If it’s not school closings that will drive the extra listenership on the radio and viewership on the live video, then what is it?
It’s traffic. I made the conscious decision a decade ago to move away from being known as the place to listen on a snowy morning to the place to listen if you want to drive to Chicago or around the Region. It’s been a pretty decent decision. We live at the bottom of Lake Michigan. A lot of big highways crisscross our land. And they’re always busy, especially with big trucks.
Do you know how many times people have come up to me – “Hey, you’re the WJOB guy, right?”
“Yeah.”
“Oh, I remember listening to that station when I was a kid to find out if my school was closed.”
“OK.”
“We’d be huddled around the radio in the kitchen with our fingers crossed, And when the announcer didn’t say our name, we were so disappointed that we had to go to school.”
What the person would really be saying is that he or she doesn’t listen to WJOB these days but did in the past.

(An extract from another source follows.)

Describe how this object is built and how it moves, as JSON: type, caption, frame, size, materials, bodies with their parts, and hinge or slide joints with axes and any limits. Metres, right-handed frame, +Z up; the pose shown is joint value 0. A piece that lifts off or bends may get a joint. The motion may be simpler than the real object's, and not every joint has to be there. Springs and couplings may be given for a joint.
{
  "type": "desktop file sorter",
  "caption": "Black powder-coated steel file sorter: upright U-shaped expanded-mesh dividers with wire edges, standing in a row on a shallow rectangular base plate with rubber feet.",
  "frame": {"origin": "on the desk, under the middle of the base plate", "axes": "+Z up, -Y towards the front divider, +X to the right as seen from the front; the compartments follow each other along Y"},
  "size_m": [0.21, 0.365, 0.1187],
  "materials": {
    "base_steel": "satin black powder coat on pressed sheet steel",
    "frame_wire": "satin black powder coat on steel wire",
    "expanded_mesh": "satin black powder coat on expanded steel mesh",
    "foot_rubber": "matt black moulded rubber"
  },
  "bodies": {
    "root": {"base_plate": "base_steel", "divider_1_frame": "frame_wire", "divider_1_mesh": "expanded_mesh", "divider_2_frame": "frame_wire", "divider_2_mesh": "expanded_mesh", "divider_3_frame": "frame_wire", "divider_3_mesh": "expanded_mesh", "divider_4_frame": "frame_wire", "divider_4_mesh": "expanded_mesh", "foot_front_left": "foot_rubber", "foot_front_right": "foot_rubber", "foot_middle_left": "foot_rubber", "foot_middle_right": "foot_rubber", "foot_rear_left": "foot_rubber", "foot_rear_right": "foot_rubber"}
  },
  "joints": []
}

“You know, I’m there every morning talking on the radio.”
“Oh, is that right.”
Now don’t get me wrong. A lot of local people listen to my radio show. But my radio show is changing. And to better understand what that means, I have gone back to school. As the three or four of you may remember, I’m studying for my MBA.

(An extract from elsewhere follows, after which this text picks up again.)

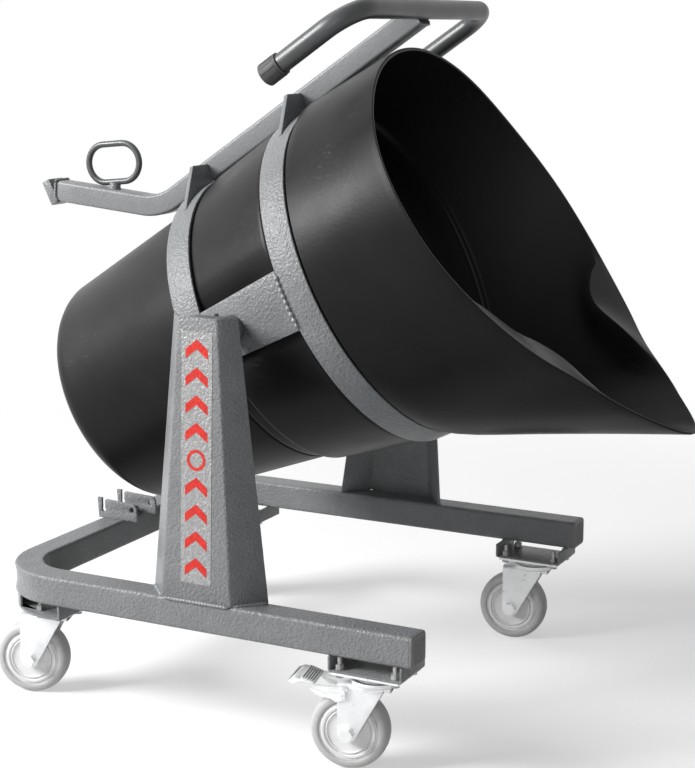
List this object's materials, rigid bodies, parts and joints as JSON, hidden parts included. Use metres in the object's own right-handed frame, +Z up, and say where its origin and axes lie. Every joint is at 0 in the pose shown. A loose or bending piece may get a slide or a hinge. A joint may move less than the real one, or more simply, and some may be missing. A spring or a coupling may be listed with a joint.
{
  "type": "tipping cart",
  "caption": "Tipping cart for mixed mortar: U-shaped tube base on swivel castors, two pillars and a hooped cradle that tips a black spouted tub.",
  "frame": {"origin": "floor under the middle of the resting cart's box, mid-plane of the two rails", "axes": "+X towards the spout, the pouring side; +Y to the far side; +Z up"},
  "size_m": [0.9719, 0.6143, 0.9328],
  "materials": {
    "frame_paint": "satin, orange-peel powder coat",
    "handle_paint": "satin powder coat",
    "zinc": "bright zinc plate",
    "tyre_grey": "grey rubber",
    "wheel_grey": "moulded light grey",
    "tub_plastic": "satin black polyethylene",
    "plug_plastic": "dark grey moulded",
    "pad_rubber": "black rubber",
    "grip_rubber": "ribbed dark grip cap",
    "label_vinyl": "silver film with red marks"
  },
  "bodies": {
    "base": {"base_tube": "frame_paint", "plug_near": "plug_plastic", "plug_far": "plug_plastic", "pillar_near": "frame_paint", "pillar_far": "frame_paint", "bracket_fn": "frame_paint", "bracket_ff": "frame_paint", "bracket_rn": "frame_paint", "bracket_rf": "frame_paint", "catch_near": "frame_paint", "catch_far": "frame_paint", "rest_pad": "pad_rubber", "block_near": "frame_paint", "block_far": "frame_paint", "label_near": "label_vinyl", "label_far": "label_vinyl", "plate_fn": "zinc", "plate_ff": "zinc", "plate_rn": "zinc", "plate_rf": "zinc", "bolts_fn": "zinc", "bolts_ff": "zinc", "bolts_rn": "zinc", "bolts_rf": "zinc"},
    "cradle": {"front_hoop": "frame_paint", "rear_hoop": "frame_paint", "side_near": "frame_paint", "side_far": "frame_paint", "spine_arm": "frame_paint", "arm_foot": "frame_paint", "lugs": "frame_paint", "handle_tube": "handle_paint", "cap_near": "grip_rubber", "cap_far": "grip_rubber", "pull_ring": "frame_paint", "tub_shell": "tub_plastic", "liners": "pad_rubber", "tub_screws": "zinc", "hub_near": "frame_paint", "hub_far": "frame_paint", "shaft_near": "zinc", "shaft_far": "zinc", "cross_pins": "zinc"},
    "swivel_fn": {"fork_fn": "zinc", "axle_fn": "zinc"},
    "roller_fn": {"tyre_fn": "tyre_grey", "wheel_fn": "wheel_grey"},
    "swivel_ff": {"fork_ff": "zinc", "axle_ff": "zinc"},
    "roller_ff": {"tyre_ff": "tyre_grey", "wheel_ff": "wheel_grey"},
    "swivel_rn": {"fork_rn": "zinc", "axle_rn": "zinc"},
    "roller_rn": {"tyre_rn": "tyre_grey", "wheel_rn": "wheel_grey"},
    "swivel_rf": {"fork_rf": "zinc", "axle_rf": "zinc"},
    "roller_rf": {"tyre_rf": "tyre_grey", "wheel_rf": "wheel_grey"},
    "pedal": {"brake_pedal": "zinc"}
  },
  "joints": [
    {"name": "tilt", "type": "hinge", "parent": "base", "child": "cradle", "pos_m": [-0.049, 0, 0.526], "axis": [0, 1, 0], "range_deg": [-63.6, 55]},
    {"name": "swivel_fn", "type": "hinge", "parent": "base", "child": "swivel_fn", "pos_m": [0.1795, -0.2675, 0.116], "axis": [0, 0, 1], "continuous": true},
    {"name": "roll_fn", "type": "hinge", "parent": "swivel_fn", "child": "roller_fn", "pos_m": [0.1482, -0.27415, 0.05], "axis": [-0.2079, 0.9781, 0], "continuous": true},
    {"name": "swivel_ff", "type": "hinge", "parent": "base", "child": "swivel_ff", "pos_m": [0.1795, 0.2675, 0.116], "axis": [0, 0, 1], "continuous": true},
    {"name": "roll_ff", "type": "hinge", "parent": "swivel_ff", "child": "roller_ff", "pos_m": [0.14774, 0.2636, 0.05], "axis": [-0.1219, 0.9925, 0], "continuous": true},
    {"name": "swivel_rn", "type": "hinge", "parent": "base", "child": "swivel_rn", "pos_m": [-0.3275, -0.232, 0.116], "axis": [0, 0, 1], "continuous": true},
    {"name": "roll_rn", "type": "hinge", "parent": "swivel_rn", "child": "roller_rn", "pos_m": [-0.35793, -0.24189, 0.05], "axis": [-0.309, 0.9511, 0], "continuous": true},
    {"name": "swivel_rf", "type": "hinge", "parent": "base", "child": "swivel_rf", "pos_m": [-0.3275, 0.232, 0.116], "axis": [0, 0, 1], "continuous": true},
    {"name": "roll_rf", "type": "hinge", "parent": "swivel_rf", "child": "roller_rf", "pos_m": [-0.3588, 0.22535, 0.05], "axis": [-0.2079, 0.9781, 0], "continuous": true},
    {"name": "pedal_press", "type": "hinge", "parent": "swivel_fn", "child": "pedal", "pos_m": [0.14233, -0.2754, 0.104], "axis": [-0.2079, 0.9781, 0], "range_deg": [-12, 0]}
  ]
}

Typically, when someone goes to college, they’re storing up knowledge that they can use later in their working life. There’s a delay in the implementation of the things learned.
Not so with me. Last night, in Marketing 620 at Purdue Northwest, we had a quiz. It was on STP. That’s segmenting-targeting-positioning. I don’t understand these things. I have owned my own radio stations and have been in charge of sales at them for almost 14 years. I also don’t know the difference between margin and markup.

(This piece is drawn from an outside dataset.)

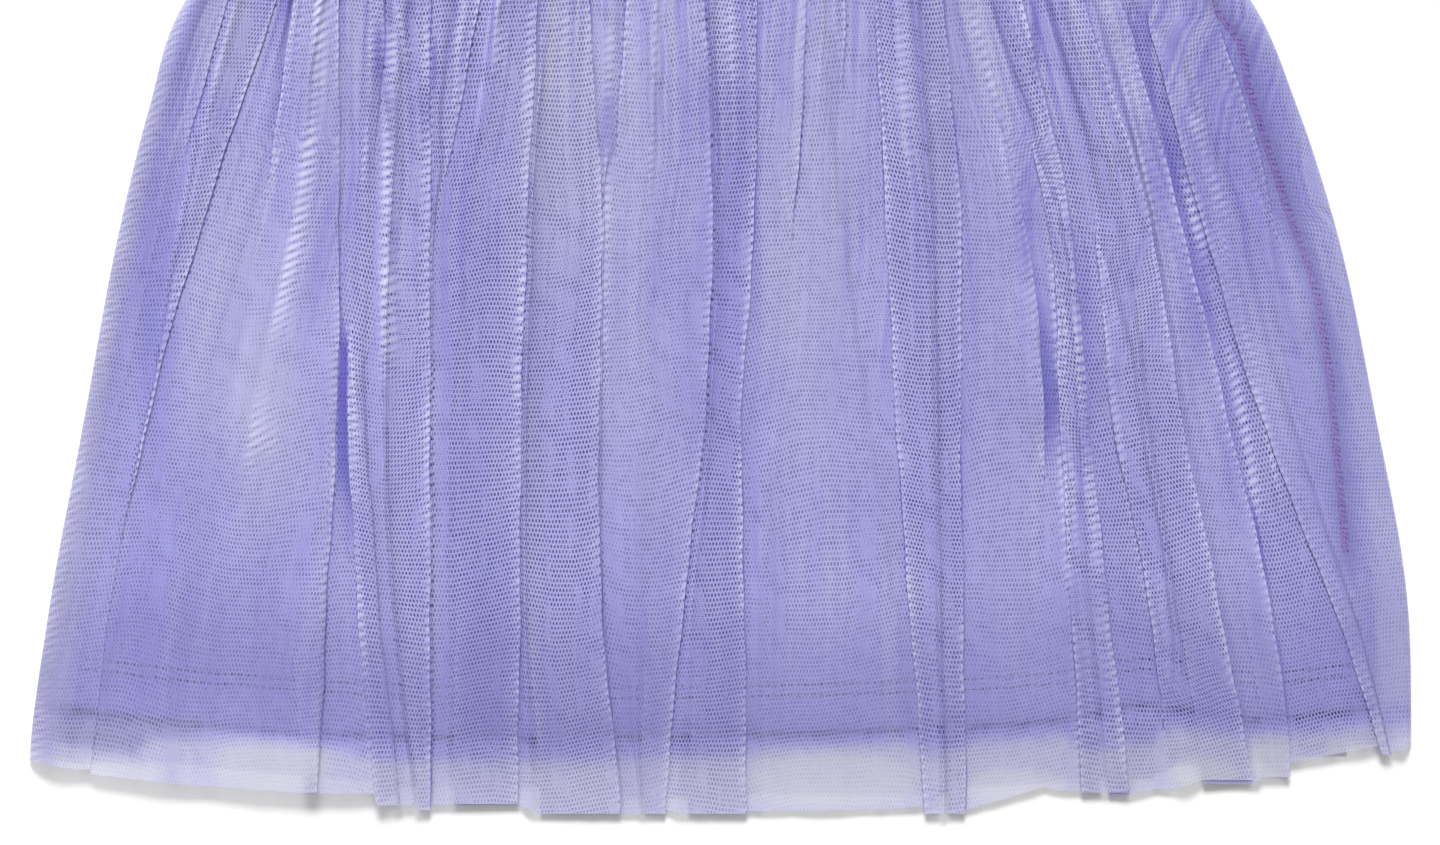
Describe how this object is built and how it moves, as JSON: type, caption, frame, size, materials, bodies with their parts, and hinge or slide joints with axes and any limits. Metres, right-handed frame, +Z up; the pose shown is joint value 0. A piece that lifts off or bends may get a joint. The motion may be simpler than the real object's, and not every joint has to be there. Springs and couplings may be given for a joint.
{
  "type": "tulle dress laid flat",
  "caption": "Sleeveless child's dress laid flat: jersey bodice, gathered tulle skirt with folded-over pleats, jersey lining skirt inside.",
  "frame": {"origin": "middle of the garment's outline on the surface it lies on", "axes": "+X to the right as seen in the picture, +Y from the hem towards the shoulders, +Z up off the surface"},
  "size_m": [0.5266, 0.632, 0.0101],
  "materials": {
    "tulle": "soft hexagonal net, lavender blue, matt with a faint sheen",
    "lining_jersey": "fine periwinkle jersey knit, matt",
    "bodice_jersey": "fine periwinkle jersey knit, matt"
  },
  "bodies": {
    "root": {"tulle_front": "tulle", "tulle_back": "tulle", "lining_front": "lining_jersey", "lining_back": "lining_jersey", "bodice_front": "bodice_jersey", "bodice_back": "bodice_jersey"}
  },
  "joints": []
}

So I put on a pair of jeans, some chugga boots because there’s snow everywhere, a hoodie sweatshirt… and I drove the 2.9 miles to Purdue Northwest. I was 90 minutes early for class because I wanted to go to the office hours of the professor, Minoo Ashoori. Her office is on the third floor of the Anderson Building.
I knocked on her office door. No answer. So I did what I would have done 35 years ago in Berkeley – I sat down on the floor outside of Minoo’s office. And I opened up my backpack and fumbled through my notes.
“Okay, so margin is when you divide by the selling price. And markup is when you divide by the cost you paid for the goods. Why is that? What does it mean?”
I didn’t know the answer to that. So I’m glad that I sat outside Ashoori’s office. After a few minutes, I realized what I must look like. For all intents and purposes, I looked like a student. I was dressed quite casually and my hair was a mess. If you walked by and my head was down I would look like any other Purdue student sitting on a cold tile floor waiting to see a professor.
But if I looked up, and you could look into my eyes, you would be confused.
“Why is this disheveled older man sitting on the floor? Is he homeless? Has he been kicked out of his house? He can’t possibly be a student.”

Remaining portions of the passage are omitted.